1. A resistive random access memory (RRAM) device comprising:
a substrate;
a first metal pattern on the substrate;
a first insulating layer on the first metal pattern and on the substrate, wherein portions of the first metal pattern are between the substrate and the first insulating layer and wherein the first insulating layer has a first opening therein exposing a portion of the first metal pattern;
an electrode in the opening wherein the electrode is electrically coupled with the exposed portion of the first metal pattern;
a second insulating layer on the first insulating layer wherein the first insulating layer is between the second insulating layer and the substrate and wherein the second insulating layer has a second opening therein exposing a portion of the electrode;
a resistive memory layer on side faces of the second opening and on portions of the electrode;
and a second metal pattern in the second opening wherein the resistive memory layer is between the second metal pattern and the side faces of the second opening and wherein the resistive memory layer is between the second metal pattern and the electrode.
2. An RRAM device according to claim 1 wherein the electrode comprises a first electrode, the RRAM device further comprising:
a second electrode in the second opening between the resistive memory layer and the second metal pattern.
3. An RRAM device according to claim 2 wherein the second electrode comprises a noble metal.
4. An RRAM device according to claim 2 wherein the second electrode comprises a material selected from the group consisting of iridium, rubidium, platinum, tungsten, aluminum, and/or titanium nitride.
5. An RRAM device according to claim 1 wherein the resistive memory layer comprises a layer of a metal oxide.
6. An RRAM device according to claim 5 wherein the metal oxide is selected from the group consisting of nickel oxide, niobium oxide, titanium oxide, zirconium oxide, hafnium oxide, cobalt oxide, iron oxide, copper oxide, aluminum oxide, and/or chromium oxide.
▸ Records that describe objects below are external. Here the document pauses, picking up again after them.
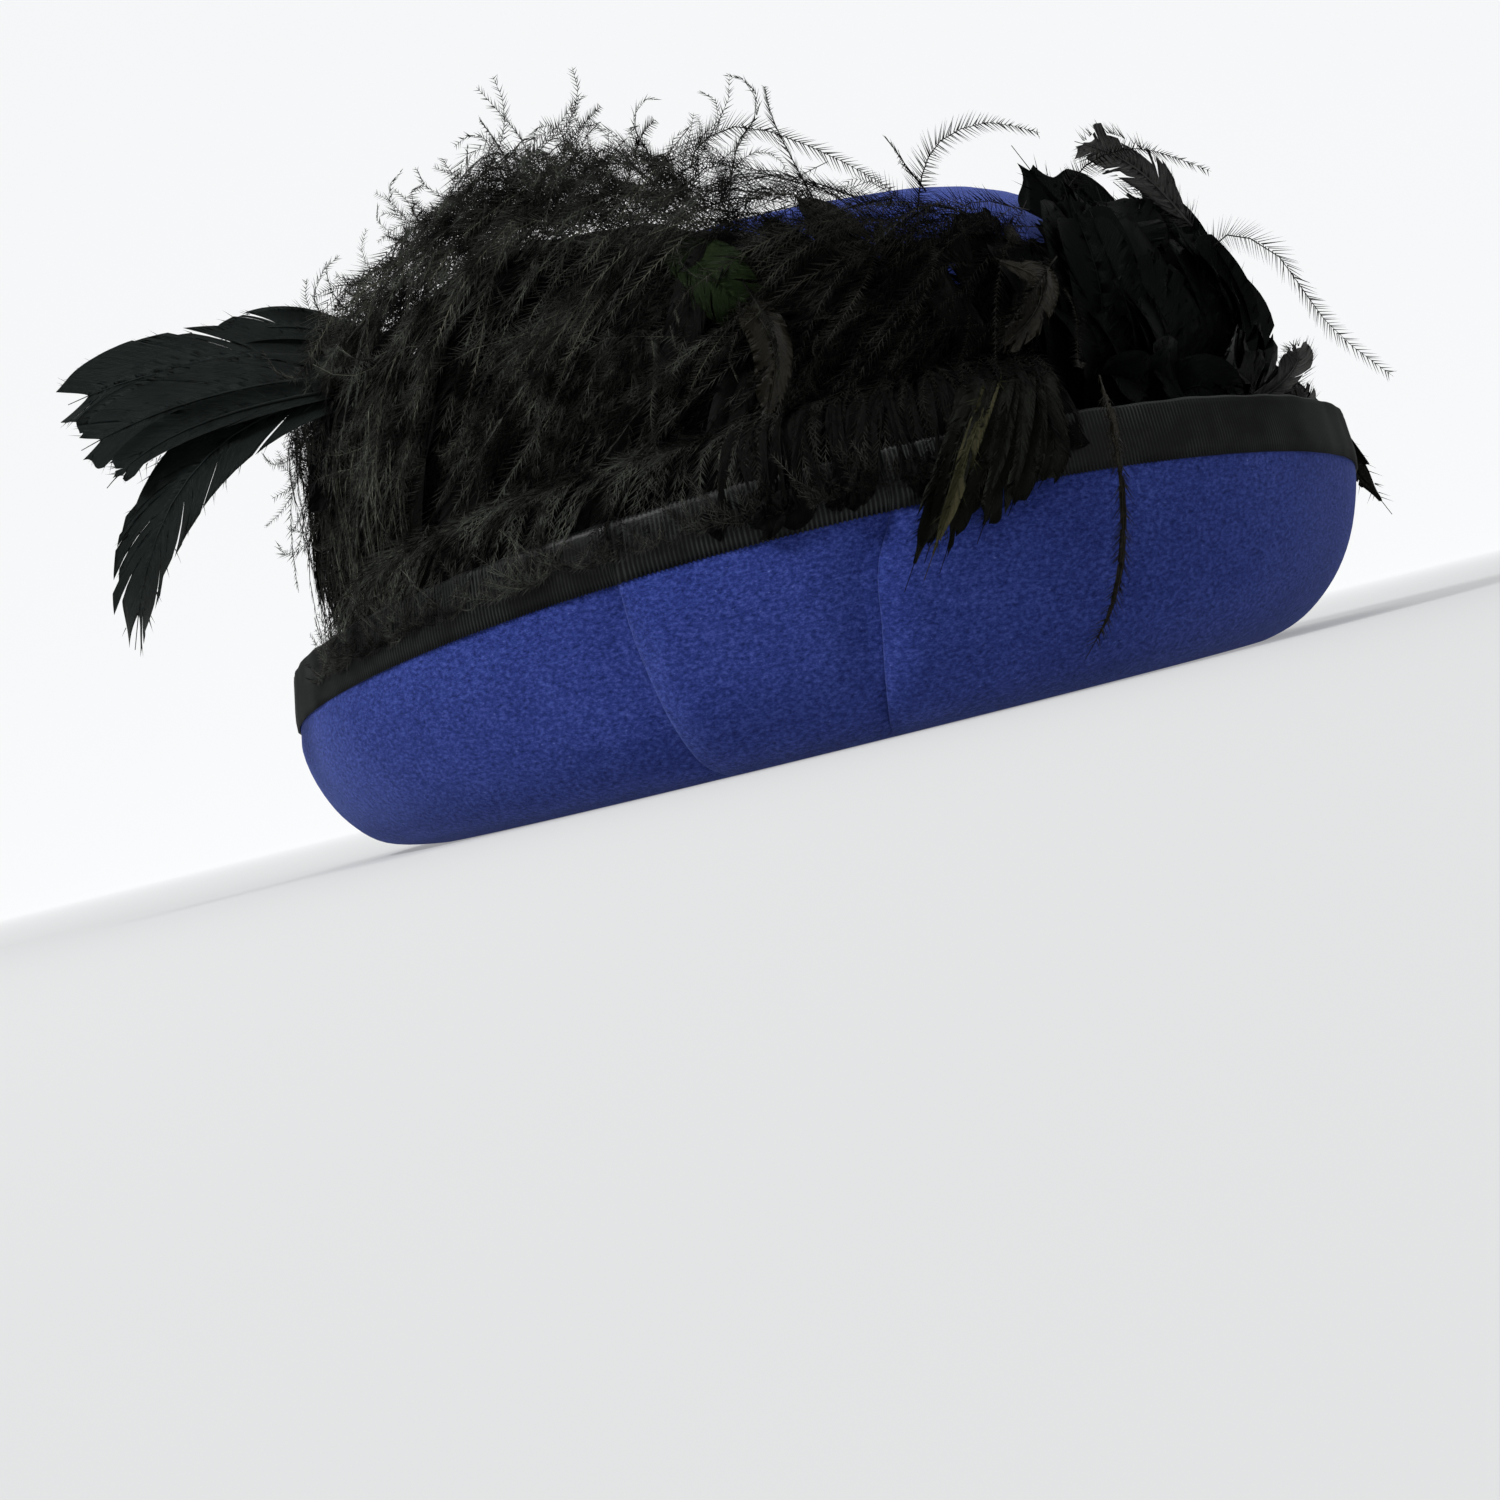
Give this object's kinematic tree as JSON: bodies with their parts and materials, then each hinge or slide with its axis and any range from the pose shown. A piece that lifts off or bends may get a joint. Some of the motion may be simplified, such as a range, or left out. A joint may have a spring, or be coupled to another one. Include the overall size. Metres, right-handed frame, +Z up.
{
  "type": "felt hat",
  "caption": "Felt hat with a domed crown, a deep turned-up brim bound in ribbon, and a black feather trim with a tail spray behind.",
  "frame": {"origin": "middle of the head opening, on the plane that the brim's foot rests on", "axes": "+Z up through the crown, -Y to the wearer's front, -X to the wearer's right, where the tucks are"},
  "size_m": [0.3187, 0.3914, 0.206],
  "materials": {
    "felt": "soft brushed felt with a short nap",
    "ribbon": "ribbed grosgrain, dull sheen",
    "ostrich": "fine soft flues, matt",
    "coque": "glossy body feathers",
    "tail_feather": "glossy, faint green sheen",
    "hackle": "soft, satin"
  },
  "bodies": {
    "root": {"crown": "felt", "brim": "felt", "brim_binding": "ribbon", "ostrich_plume": "ostrich", "coque_pad": "coque", "tail_spray": "tail_feather", "hackle_spray": "hackle"}
  },
  "joints": []
}
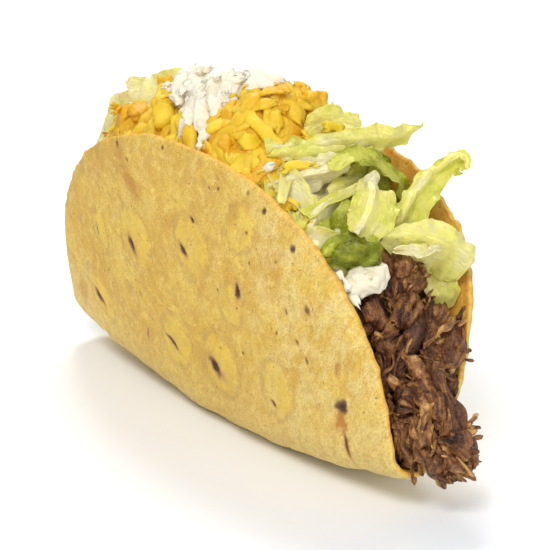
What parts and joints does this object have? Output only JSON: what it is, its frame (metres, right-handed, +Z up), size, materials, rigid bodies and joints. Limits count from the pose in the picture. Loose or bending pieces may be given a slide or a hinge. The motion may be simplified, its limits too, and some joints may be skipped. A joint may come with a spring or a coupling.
{
  "type": "taco",
  "caption": "Crisp folded corn tortilla filled with shredded beef, lettuce, cheddar shreds and white cheese; a hand-held meal standing on its fold.",
  "frame": {"origin": "middle of the flat resting spot under the fold", "axes": "+Z up, +Y along the fold towards the narrow end (the wide mouth faces -Y), +X towards the wall that flares at the mouth"},
  "size_m": [0.0531, 0.1485, 0.0835],
  "materials": {
    "tortilla": "matte, fried corn",
    "beef": "moist, slightly glossy fibres",
    "lettuce": "crisp, satin leaf",
    "cheddar": "satin",
    "white_cheese": "matte, crumbly"
  },
  "bodies": {
    "root": {"tortilla_shell": "tortilla", "shredded_beef": "beef", "shredded_lettuce": "lettuce", "shredded_cheddar": "cheddar", "white_cheese_top": "white_cheese", "white_cheese_front": "white_cheese", "lettuce_blade": "lettuce", "lettuce_wing": "lettuce", "lettuce_pale_leaf": "lettuce", "lettuce_dark_leaf": "lettuce", "lettuce_green_arc": "lettuce", "lettuce_long_strip": "lettuce", "lettuce_top_curl": "lettuce", "lettuce_rear_leaf": "lettuce", "lettuce_tall_leaf": "lettuce"}
  },
  "joints": []
}
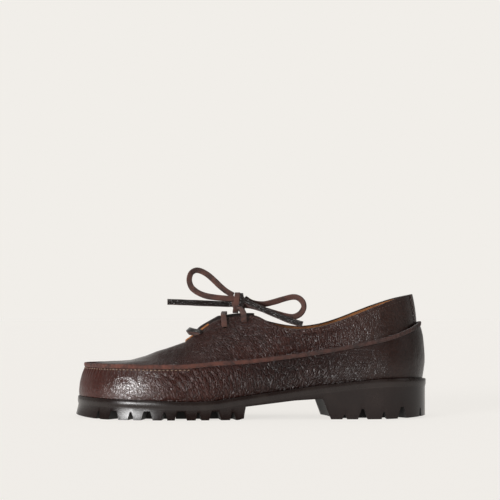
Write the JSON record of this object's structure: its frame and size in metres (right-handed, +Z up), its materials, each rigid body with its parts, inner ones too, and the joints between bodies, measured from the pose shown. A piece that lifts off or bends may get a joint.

7. An RRAM device according to claim 1 further comprising:
a diode in the first opening so that the diode and the electrode are electrically coupled in series between the first metal pattern and the resistive memory layer.
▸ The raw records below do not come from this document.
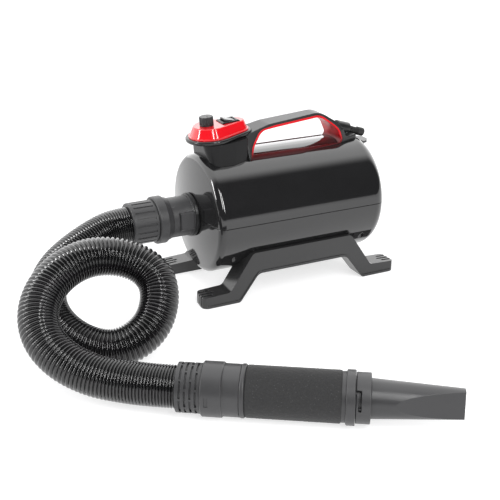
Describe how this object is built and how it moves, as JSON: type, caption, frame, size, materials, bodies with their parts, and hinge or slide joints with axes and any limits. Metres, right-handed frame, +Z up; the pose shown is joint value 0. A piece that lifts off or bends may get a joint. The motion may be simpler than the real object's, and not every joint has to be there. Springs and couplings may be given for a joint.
{
  "type": "pet dryer",
  "caption": "Floor-standing forced-air pet dryer with a drum housing, top carry handle, dial and rocker, coiled air hose, foam-gripped wand and flat nozzle.",
  "frame": {"origin": "on the floor, at the middle of the ground that the dryer and its wand cover; the drum housing stands at x 0.076, y 0.209", "axes": "+X from the air outlet towards the rear filter along the drum, +Y towards the far leg, +Z up"},
  "size_m": [0.6087, 0.5946, 0.2605],
  "materials": {
    "gloss_black_shell": "glossy",
    "satin_black_plastic": "satin",
    "gloss_red_plastic": "glossy",
    "rocker_plastic": "glossy",
    "dark_grey_plastic": "matte",
    "hose_plastic": "glossy",
    "foam": "matte foam",
    "filter_foam": "open-cell foam",
    "rubber": "matte",
    "steel": "zinc plated",
    "copper": "enamelled wire",
    "aluminium": "cast",
    "duct_plastic": "matte",
    "carbon": "matte carbon",
    "circuit_board": "matte"
  },
  "bodies": {
    "housing": {"brush_holders": "duct_plastic", "carbon_brushes": "carbon", "control_board": "circuit_board", "control_panel": "gloss_red_plastic", "control_pod": "gloss_black_shell", "coupling_collar": "dark_grey_plastic", "coupling_seal": "rubber", "fan_casing": "aluminium", "field_coils": "copper", "filter_frame": "satin_black_plastic", "foot_pads": "rubber", "front_bearing": "steel", "front_bracket": "aluminium", "front_mount": "rubber", "handle_screws": "steel", "handle_shell": "satin_black_plastic", "handle_trim": "gloss_red_plastic", "hose": "hose_plastic", "hose_cuff": "dark_grey_plastic", "left_leg": "satin_black_plastic", "leg_screws": "steel", "lower_shell": "gloss_black_shell", "outlet_duct": "duct_plastic", "outlet_port": "dark_grey_plastic", "pod_rim": "satin_black_plastic", "potentiometer": "dark_grey_plastic", "rear_bearing": "steel", "rear_bracket": "aluminium", "rear_mount": "rubber", "right_leg": "satin_black_plastic", "shell_screws": "steel", "stator_core": "steel", "strain_relief": "rubber", "switch_housing": "satin_black_plastic", "upper_shell": "gloss_black_shell", "wand_cuff": "dark_grey_plastic"},
    "motor_rotor": {"motor_shaft": "steel", "armature": "steel", "commutator": "copper", "impeller": "aluminium", "shaft_nut": "steel"},
    "speed_dial": {"speed_knob": "satin_black_plastic", "pot_shaft": "steel"},
    "switch_rocker": {"rocker": "rocker_plastic"},
    "hose_lock_ring": {"coupling_ring": "dark_grey_plastic"},
    "filter_cover": {"rear_cover": "gloss_black_shell", "filter_foam": "filter_foam"},
    "wand_grip": {"wand_collar": "dark_grey_plastic", "wand_neck": "dark_grey_plastic", "wand_bead": "dark_grey_plastic", "grip_tube": "dark_grey_plastic", "foam_sleeve": "foam", "grip_end_ring": "dark_grey_plastic", "bayonet_collar": "dark_grey_plastic", "nozzle_seal": "rubber"},
    "wand_nozzle": {"twist_ring": "dark_grey_plastic", "nozzle": "dark_grey_plastic"}
  },
  "joints": [
    {"name": "rotor_spin", "type": "hinge", "parent": "housing", "child": "motor_rotor", "pos_m": [0.076, 0.209, 0.116], "axis": [1, 0, 0], "continuous": true},
    {"name": "speed_turn", "type": "hinge", "parent": "housing", "child": "speed_dial", "pos_m": [-0.03963, 0.209, 0.24654], "axis": [-0.0785, 0, 0.9969], "range_deg": [-150, 120]},
    {"name": "switch_tilt", "type": "hinge", "parent": "housing", "child": "switch_rocker", "pos_m": [-0.00616, 0.209, 0.24817], "axis": [0, -1, 0], "range_deg": [0, 14]},
    {"name": "hose_lock_turn", "type": "hinge", "parent": "housing", "child": "hose_lock_ring", "pos_m": [-0.116, 0.209, 0.116], "axis": [1, 0, 0], "range_deg": [0, 35]},
    {"name": "filter_cover_pull", "type": "slide", "parent": "housing", "child": "filter_cover", "axis": [1, 0, 0], "range_m": [0, 0.04]},
    {"name": "wand_swivel", "type": "hinge", "parent": "housing", "child": "wand_grip", "pos_m": [-0.222, -0.111, 0.033], "axis": [0.8387, -0.5446, 0], "continuous": true},
    {"name": "nozzle_twist", "type": "hinge", "parent": "wand_grip", "child": "wand_nozzle", "pos_m": [-0.04923, -0.2232, 0.033], "axis": [0.8387, -0.5446, 0], "range_deg": [0, 40]}
  ]
}
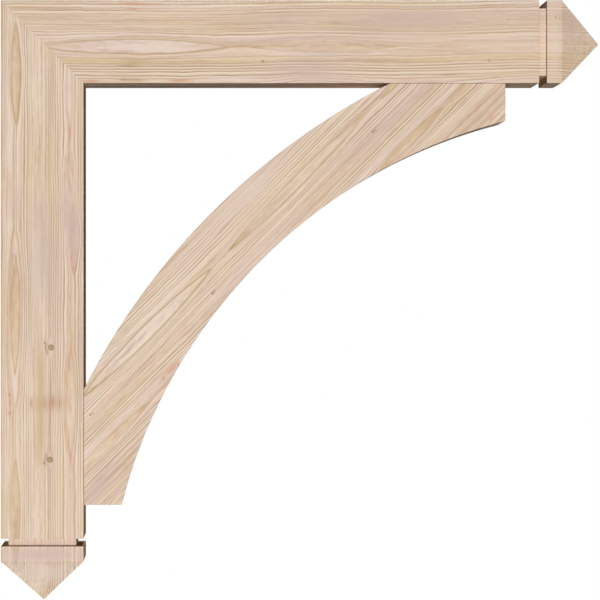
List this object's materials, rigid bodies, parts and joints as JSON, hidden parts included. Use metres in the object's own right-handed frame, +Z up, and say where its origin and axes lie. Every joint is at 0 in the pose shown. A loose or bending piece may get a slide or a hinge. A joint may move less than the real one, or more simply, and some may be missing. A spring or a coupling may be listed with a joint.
{
  "type": "timber corbel bracket",
  "caption": "Timber corbel bracket: a wall post and a level beam mitred at the corner, with grooved, pointed ends and an arched brace between them.",
  "frame": {"origin": "on the wall face of the post, at the middle of its width, level with the middle of the beam's height", "axes": "+X out from the wall along the beam, +Z up, +Y across the timbers"},
  "size_m": [1.016, 0.1397, 1.016],
  "materials": {
    "post": "planed and sanded softwood, unfinished",
    "beam": "planed and sanded softwood, unfinished",
    "brace": "band-sawn and sanded softwood, unfinished"
  },
  "bodies": {
    "root": {"post": "post", "beam": "beam", "brace": "brace"}
  },
  "joints": []
}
8. An RRAM device according to claim 1 further comprising:
a conductive barrier layer in the second opening between the resistive memory layer and the second metal pattern.
9. An RRAM device according to claim 1 wherein the electrode comprises a noble metal.
10. An RRAM device according to claim 1 wherein the electrode comprises a material selected from the group consisting of iridium, rubidium, platinum, tungsten, aluminum, and/or titanium nitride.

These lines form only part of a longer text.